## Begin Records supplied

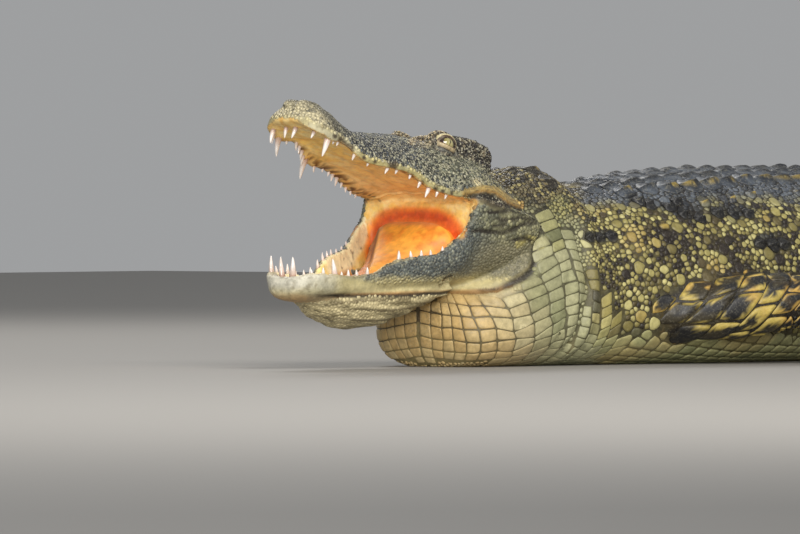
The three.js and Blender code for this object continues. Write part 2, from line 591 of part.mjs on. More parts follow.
for (const [sg, n] of SIDES) {
  // feet point forward and outward; the right legs stand a little apart from the left
  const foreTurn = sg < 0 ? 180 * DEG + 42 * DEG : 180 * DEG - 34 * DEG;
  const hindTurn = (sg < 0 ? 180 * DEG + 30 * DEG : 180 * DEG - 38 * DEG) - 5 * DEG;
  const foreRows = FORE.map((r) => (sg < 0 ? r : [r[0] + 0.10 * (r[1] - 104), r[1] * 0.985, ...r.slice(2)]));
  const hindRows = HIND.map((r) => (sg < 0 ? r : [r[0] + 0.06 * (r[1] - 70), r[1], ...r.slice(2)]));
  const f = leg(foreRows, sg, FOREFOOT, foreTurn);
  put(`foreleg_${n}_upper`, f[0], 0x4f4b30);
  put(`foreleg_${n}_lower`, f[1], 0x4f4b30);
  put(`forefoot_${n}`, f[2], 0x4f4b30);
  f[3].forEach((c, i) => put(`claw_fore_${n}_${i + 1}`, c, 0x1f1c17, 0.4));
  const h = leg(hindRows, sg, HINDFOOT, hindTurn);
  put(`hindleg_${n}_upper`, h[0], 0x4f4b30);
  put(`hindleg_${n}_lower`, h[1], 0x4f4b30);
  put(`hindfoot_${n}`, h[2], 0x4f4b30);
  h[3].forEach((c, i) => put(`claw_hind_${n}_${i + 1}`, c, 0x1f1c17, 0.4));
}

export default group;
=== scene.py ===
# A life-size Nile crocodile resting with its jaws agape: one skin over the
# whole body, plates of scale standing on it, and teeth, eyes and claws.
# Shapes are worked out in millimetres and handed to Blender in metres.
import math
import time

import bpy
import numpy as np
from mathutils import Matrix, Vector
from mathutils.bvhtree import BVHTree
from mathutils.kdtree import KDTree


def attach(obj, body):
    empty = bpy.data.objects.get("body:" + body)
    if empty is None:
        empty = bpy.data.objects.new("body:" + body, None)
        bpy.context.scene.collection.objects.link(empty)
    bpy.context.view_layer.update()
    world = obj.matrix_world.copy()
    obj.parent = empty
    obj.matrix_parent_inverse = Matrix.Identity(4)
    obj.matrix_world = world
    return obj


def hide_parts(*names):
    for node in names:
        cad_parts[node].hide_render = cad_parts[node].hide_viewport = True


T0 = time.time()
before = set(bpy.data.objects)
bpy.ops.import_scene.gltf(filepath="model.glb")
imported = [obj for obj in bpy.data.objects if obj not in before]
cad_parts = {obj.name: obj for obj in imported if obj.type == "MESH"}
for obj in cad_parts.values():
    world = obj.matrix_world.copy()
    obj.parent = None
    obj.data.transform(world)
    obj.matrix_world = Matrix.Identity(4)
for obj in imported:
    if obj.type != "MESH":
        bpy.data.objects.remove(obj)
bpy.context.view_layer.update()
RNG = np.random.default_rng(41)


def say(*words):
    print("[%5.1fs]" % (time.time() - T0), *words, flush=True)


# ------------------------------------------------------------------ camera
# The view of the reference: level with the animal, from its left front.
def set_camera():
    az, el, dist, mm_px = math.radians(-50), math.radians(0.6), 18000.0, 1.46
    right = np.array([math.cos(az), math.sin(az), 0.0])
    look = np.array([-math.sin(az) * math.cos(el), math.cos(az) * math.cos(el), -math.sin(el)])
    up = np.cross(right, look)
    tip = np.array([-1000.0, 0.0, 0.0])
    place = tip - right * (286 - 400) * mm_px + up * (370 - 267) * mm_px - look * dist
    cam = bpy.data.objects.new("camera", bpy.data.cameras.new("camera"))
    bpy.context.scene.collection.objects.link(cam)
    cam.data.sensor_width = 36
    cam.data.lens = 36 * dist / (800 * mm_px)
    cam.data.clip_end = 200
    cam.location = Vector(place / 1000)
    cam.rotation_euler = Vector(look).to_track_quat("-Z", "Y").to_euler()
    bpy.context.scene.camera = cam


set_camera()


# ------------------------------------------------------------- mathematics
def curve(rows, col):
    """Monotone cubic through the knots of one column of a station table."""
    x = np.array([r[0] for r in rows], float)
    y = np.array([r[col] for r in rows], float)
    h = np.diff(x)
    d = np.diff(y) / h
    m = np.zeros(len(x))
    for i in range(1, len(x) - 1):
        if d[i - 1] * d[i] > 0:
            w1, w2 = 2 * h[i] + h[i - 1], h[i] + 2 * h[i - 1]
            m[i] = (w1 + w2) / (w1 / d[i - 1] + w2 / d[i])
    m[0], m[-1] = d[0], d[-1]

    def at(t):
        t = np.clip(np.asarray(t, float), x[0], x[-1])
        i = np.clip(np.searchsorted(x, t, side="right") - 1, 0, len(h) - 1)
        s = (t - x[i]) / h[i]
        return (y[i] * (1 + 2 * s) * (1 - s) ** 2 + m[i] * h[i] * s * (1 - s) ** 2
                + y[i + 1] * s * s * (3 - 2 * s) + m[i + 1] * h[i] * s * s * (s - 1))
    return at


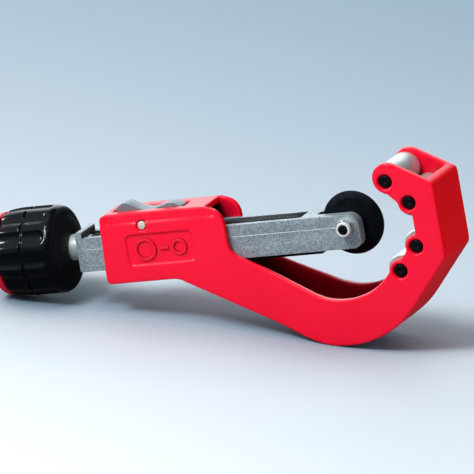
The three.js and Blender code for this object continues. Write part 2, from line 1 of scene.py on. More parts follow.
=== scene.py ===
"""Looks for the telescopic pipe cutter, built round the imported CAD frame.

Shapes are drawn in the tool's own axes, in millimetres: X along the feed screw towards the
jaw, Y across the tool, Z up, with zero at the cutting wheel's axle. TOOL places them.
"""

import json
from math import ceil, cos, hypot, pi, radians, sin, tau

import bmesh
import bpy
from mathutils import Matrix, Vector


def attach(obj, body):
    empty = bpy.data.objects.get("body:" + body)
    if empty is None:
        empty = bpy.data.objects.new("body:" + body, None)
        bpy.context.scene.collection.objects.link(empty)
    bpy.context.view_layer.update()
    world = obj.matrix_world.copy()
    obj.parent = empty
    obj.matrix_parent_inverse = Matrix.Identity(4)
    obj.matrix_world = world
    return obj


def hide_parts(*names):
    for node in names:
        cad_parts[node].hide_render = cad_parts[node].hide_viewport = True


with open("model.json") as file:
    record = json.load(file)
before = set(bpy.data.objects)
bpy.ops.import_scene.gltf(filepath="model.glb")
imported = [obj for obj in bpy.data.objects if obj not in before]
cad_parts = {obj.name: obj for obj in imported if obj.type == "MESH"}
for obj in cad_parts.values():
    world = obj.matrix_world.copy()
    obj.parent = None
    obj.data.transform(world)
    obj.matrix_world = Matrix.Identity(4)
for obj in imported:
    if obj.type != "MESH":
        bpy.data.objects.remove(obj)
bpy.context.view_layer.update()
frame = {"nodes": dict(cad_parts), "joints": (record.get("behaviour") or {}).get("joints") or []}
MM = 0.001

# ------------------------------------------------------------------ the tool's axes


def joint(name):
    """The frame's record of one joint."""
    return next(j for j in frame["joints"] if j["name"] == name)


def tool_matrix():
    """From the tool's axes to the frame's, in metres."""
    along = Vector(joint("slide_feed")["axis"]).normalized()
    across = Vector((0, 1, 0))
    up = along.cross(across)
    turn = Matrix((along, across, up)).transposed().to_4x4()
    return Matrix.Translation(joint("wheel_spin")["pos_m"]) @ turn


TOOL = tool_matrix()
TO_TOOL = TOOL.inverted()


def span(node):
    """Lowest and highest corners of a CAD node in the tool's axes, in millimetres."""
    points = [TO_TOOL @ v.co / MM for v in frame["nodes"][node].data.vertices]
    low = Vector(min(p[i] for p in points) for i in range(3))
    high = Vector(max(p[i] for p in points) for i in range(3))
    return low, high


def middle(node):
    """The middle of a CAD node's box in the tool's axes, in millimetres."""
    low, high = span(node)
    return (low + high) / 2


# ------------------------------------------------------------------ material helpers


class Look:
    """A Principled material with short calls for the nodes that give it detail."""

    def __init__(self, name, color, roughness, metallic=0.0, **inputs):
        self.material = bpy.data.materials.new(name)
        self.material.use_nodes = True
        self.nodes = self.material.node_tree.nodes
        self.links = self.material.node_tree.links
        self.shader = self.nodes["Principled BSDF"]
        self.shader.inputs["Base Color"].default_value = (*color, 1)
        self.shader.inputs["Roughness"].default_value = roughness
        self.shader.inputs["Metallic"].default_value = metallic
        for key, value in inputs.items():
            self.shader.inputs[key.replace("_", " ")].default_value = value
        level = self.nodes.new("ShaderNodeMapping")
        level.inputs["Rotation"].default_value = TO_TOOL.to_euler()
        self.links.new(self.nodes.new("ShaderNodeTexCoord").outputs["Object"], level.inputs["Vector"])
        self.coords = level.outputs["Vector"]
        self.height = None

    def stretched(self, scale):
        mapping = self.nodes.new("ShaderNodeMapping")
        mapping.inputs["Scale"].default_value = scale
        self.links.new(self.coords, mapping.inputs["Vector"])
        return mapping.outputs["Vector"]

    def noise(self, per_mm, detail, roughness=0.55, stretch=(1, 1, 1)):
        node = self.nodes.new("ShaderNodeTexNoise")
        node.inputs["Scale"].default_value = per_mm / MM
        node.inputs["Detail"].default_value = detail
        node.inputs["Roughness"].default_value = roughness
        self.links.new(self.stretched(stretch), node.inputs["Vector"])
        return node.outputs["Fac"]

    def span_of(self, value, from_range, to_range):
        node = self.nodes.new("ShaderNodeMapRange")
        for key, number in zip(("From Min", "From Max", "To Min", "To Max"), (*from_range, *to_range)):
            node.inputs[key].default_value = number
        self.links.new(value, node.inputs["Value"])
        return node.outputs["Result"]

    def facing(self, direction):
        """The cosine between the surface's normal and a direction."""
        node = self.nodes.new("ShaderNodeVectorMath")
        node.operation = "DOT_PRODUCT"
        node.inputs[1].default_value = direction
        self.links.new(self.nodes.new("ShaderNodeNewGeometry").outputs["Normal"], node.inputs[0])
        return node.outputs["Value"]

    def sum_of(self, first, second):
        node = self.nodes.new("ShaderNodeMath")
        self.links.new(first, node.inputs[0])
        self.links.new(second, node.inputs[1])
        return node.outputs["Value"]

    def mixed(self, fac, first, second):
        node = self.nodes.new("ShaderNodeMix")
        node.data_type = "RGBA"
        self.links.new(fac, node.inputs["Factor"])
        for socket, color in ((node.inputs["A"], first), (node.inputs["B"], second)):
            if isinstance(color, tuple):
                socket.default_value = (*color, 1)
            else:
                self.links.new(color, socket)
        return node.outputs["Result"]

    def edges(self, radius_mm):
        """1 on convex edges and 0 on open faces, from a small bevel's normal."""
        bevel = self.nodes.new("ShaderNodeBevel")
        bevel.samples = 4
        bevel.inputs["Radius"].default_value = radius_mm * MM
        geometry = self.nodes.new("ShaderNodeNewGeometry")
        dot = self.nodes.new("ShaderNodeVectorMath")
        dot.operation = "DOT_PRODUCT"
        self.links.new(bevel.outputs["Normal"], dot.inputs[0])
        self.links.new(geometry.outputs["Normal"], dot.inputs[1])
        return self.span_of(dot.outputs["Value"], (0.75, 0.99), (1, 0))

    def shaded(self, color, shade_in_hollows, reach_mm, from_range, only_own=True):
        """Painted shade: the colour going over to another one where the surface is hemmed in."""
        node = self.nodes.new("ShaderNodeAmbientOcclusion")
        node.samples = 8
        node.only_local = only_own
        node.inputs["Distance"].default_value = reach_mm * MM
        return self.mixed(self.span_of(node.outputs["AO"], from_range, (0, 1)), shade_in_hollows, color)

    def bump(self, value, depth_mm, strength):
        node = self.nodes.new("ShaderNodeBump")
        node.inputs["Distance"].default_value = depth_mm * MM
        node.inputs["Strength"].default_value = strength
        self.links.new(value, node.inputs["Height"])
        if self.height:
            self.links.new(self.height, node.inputs["Normal"])
        self.height = node.outputs["Normal"]
        self.links.new(self.height, self.shader.inputs["Normal"])

    def set(self, name, value):
        self.links.new(value, self.shader.inputs[name])


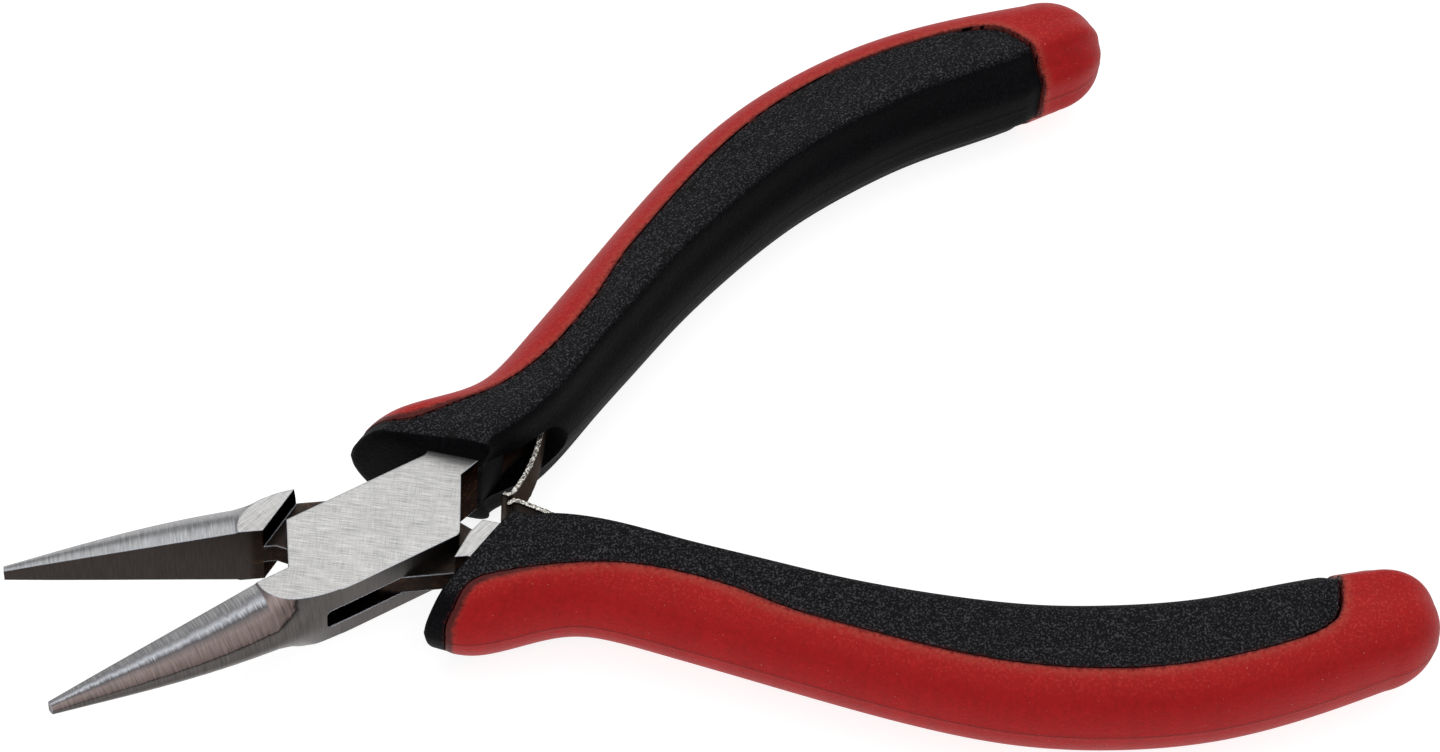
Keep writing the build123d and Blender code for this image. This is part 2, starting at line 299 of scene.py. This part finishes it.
def boundary_curve(steps=400):
    """Points along the line between the colours, slightly uneven as moulding leaves it."""
    line = smooth_rows(boundary_points, np.linspace(0, len(boundary_points) - 1, steps))
    heading = np.gradient(line, axis=0)
    heading /= np.linalg.norm(heading, axis=1)[:, None]
    for index, (x, y) in enumerate(line.copy()):
        left = np.array([-heading[index][1], heading[index][0]])
        for height, per_mm, seed in line_waves:
            line[index] += height * noise.noise(Vector((x * per_mm, y * per_mm, seed))) * left
    return line


def evaluated_mesh(obj):
    """The object's mesh with its modifiers, as a new mesh, and the object gone."""
    result = bpy.data.meshes.new_from_object(obj.evaluated_get(bpy.context.evaluated_depsgraph_get()))
    bpy.data.objects.remove(obj)
    return result


def set_material(mesh, material):
    mesh.materials.clear()
    mesh.materials.append(material)


def prism_mesh(name, low, high):
    """A closed prism between two outlines of as many points, its faces turned outwards."""
    count = len(low)
    faces = [tuple(reversed(range(count))), tuple(range(count, 2 * count))]
    faces += [(i, (i + 1) % count, (i + 1) % count + count, i + count) for i in range(count)]
    mesh = mesh_from(name, [*low, *high], faces)
    correct_normals(mesh)
    return mesh


def boolean(mesh, cutter_mesh, operation):
    """The mesh cut by another, as a new mesh."""
    obj, cutter = new_object("work", mesh.copy()), new_object("cutter", cutter_mesh)
    modifier = obj.modifiers.new("cut", "BOOLEAN")
    modifier.operation, modifier.object, modifier.solver = operation, cutter, "EXACT"
    result = evaluated_mesh(obj)
    bpy.data.objects.remove(cutter)
    return result


def correct_normals(mesh):
    work = bmesh.new()
    work.from_mesh(mesh)
    bmesh.ops.recalc_face_normals(work, faces=work.faces)
    work.to_mesh(mesh)
    work.free()


def camera_view():
    """The camera, placed and turned as the numbers at the top say."""
    camera = bpy.data.objects.new("camera", bpy.data.cameras.new("camera"))
    bpy.context.scene.collection.objects.link(camera)
    bpy.context.scene.camera = camera
    camera.data.lens, camera.data.sensor_width = camera_lens, sensor_width
    camera.data.clip_start, camera.data.clip_end = 0.01, 10
    back = direction_from(camera_azimuth, camera_elevation)
    level_right = (-back).cross(Vector((0, 0, 1))).normalized()
    level_up = level_right.cross(-back)
    right = cos(camera_roll) * level_right + sin(camera_roll) * level_up
    up = -sin(camera_roll) * level_right + cos(camera_roll) * level_up
    turn = Matrix((right, up, back)).transposed().to_4x4()
    camera.matrix_world = Matrix.Translation(camera_target + camera_distance * back) @ turn


# ---- materials ----


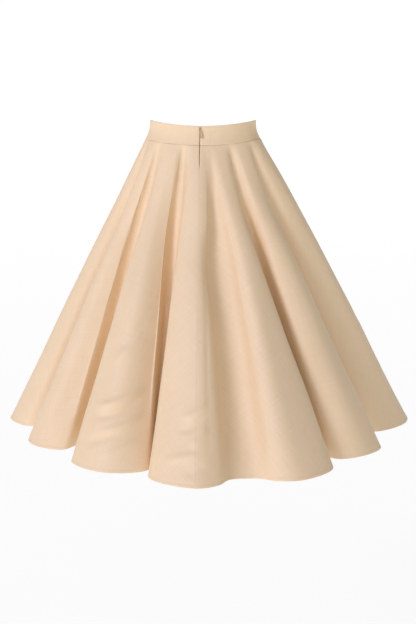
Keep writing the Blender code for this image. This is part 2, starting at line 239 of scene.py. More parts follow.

## End Records supplied

Work instructions
Return nothing but the lines from the start of the listing above through the line containing "export default group;", exactly as given.

Solution below
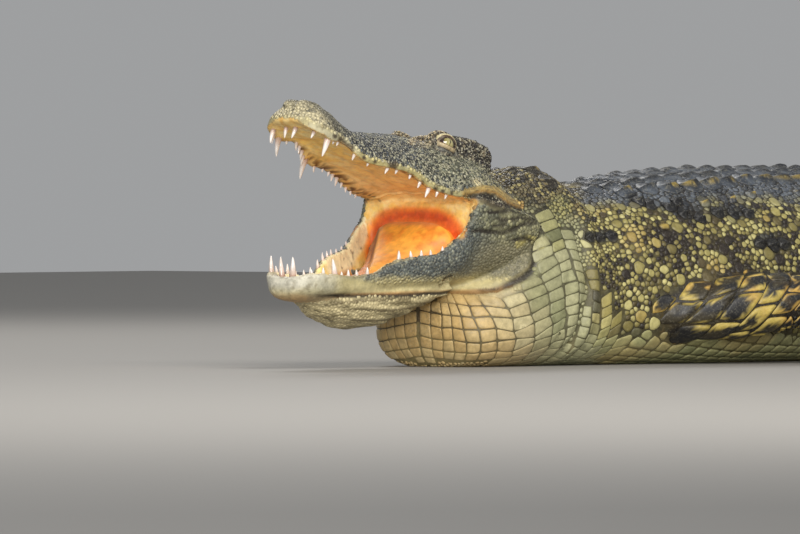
The three.js and Blender code for this object continues. Write part 2, from line 591 of part.mjs on. More parts follow.
for (const [sg, n] of SIDES) {
  // feet point forward and outward; the right legs stand a little apart from the left
  const foreTurn = sg < 0 ? 180 * DEG + 42 * DEG : 180 * DEG - 34 * DEG;
  const hindTurn = (sg < 0 ? 180 * DEG + 30 * DEG : 180 * DEG - 38 * DEG) - 5 * DEG;
  const foreRows = FORE.map((r) => (sg < 0 ? r : [r[0] + 0.10 * (r[1] - 104), r[1] * 0.985, ...r.slice(2)]));
  const hindRows = HIND.map((r) => (sg < 0 ? r : [r[0] + 0.06 * (r[1] - 70), r[1], ...r.slice(2)]));
  const f = leg(foreRows, sg, FOREFOOT, foreTurn);
  put(`foreleg_${n}_upper`, f[0], 0x4f4b30);
  put(`foreleg_${n}_lower`, f[1], 0x4f4b30);
  put(`forefoot_${n}`, f[2], 0x4f4b30);
  f[3].forEach((c, i) => put(`claw_fore_${n}_${i + 1}`, c, 0x1f1c17, 0.4));
  const h = leg(hindRows, sg, HINDFOOT, hindTurn);
  put(`hindleg_${n}_upper`, h[0], 0x4f4b30);
  put(`hindleg_${n}_lower`, h[1], 0x4f4b30);
  put(`hindfoot_${n}`, h[2], 0x4f4b30);
  h[3].forEach((c, i) => put(`claw_hind_${n}_${i + 1}`, c, 0x1f1c17, 0.4));
}

export default group;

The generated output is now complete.